1 cup homemade strawberry preserves/jam (or substitute
seasonal fruit preserves/jam)
1. Preheat the oven to 375 degrees. Place the flour in a
bowl with the salt and sugar, and cut the butter into small pieces. Work the flour and butter
together with your hands until the mixture is well blended. Sprinkle the water over the
mixture to smooth out any small irregular clumps. Work the dough vigorously until it
is relatively smooth. You may also use a food processor, if desired. Wrap in plastic and
let the dough rest 30 minutes.
2. Roll out the tart dough on a cold, lightly floured
surface. The dough should be about 1/8 inch thick.

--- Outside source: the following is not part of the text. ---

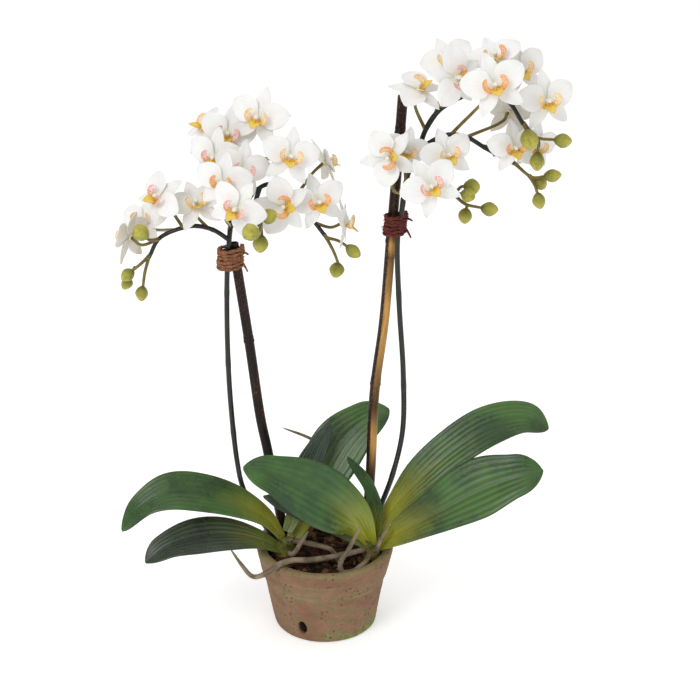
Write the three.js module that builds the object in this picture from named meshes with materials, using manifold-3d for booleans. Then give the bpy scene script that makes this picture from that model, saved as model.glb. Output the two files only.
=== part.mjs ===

Cut rolled out dough into 3x5-inch shapes, using a postcard as a visual gauge. (For smaller tarts, simply use a smaller
measurement.) Cut 8 rectangles, and use a pastry scraper to place 4 bottoms onto cookie sheet lined
with parchment. Place 2 to 3 tablespoons jam onto the center of each pastry of the 4
bottoms. Place the 4 pastry tops onto the jam centers, aligning the corners. Press the
edges with a fork, until each tart is closed, working around the entire rectangle. (These
may be prepared ahead of time and refrigerated or frozen.)
3. Bake for 25 minutes, or until the tarts are golden brown.
Serve immediately with a sprinkling of powdered sugar.
Note: The filling varies on the time of year. Choose an
organic store-bought jam if you don't have time to make your own.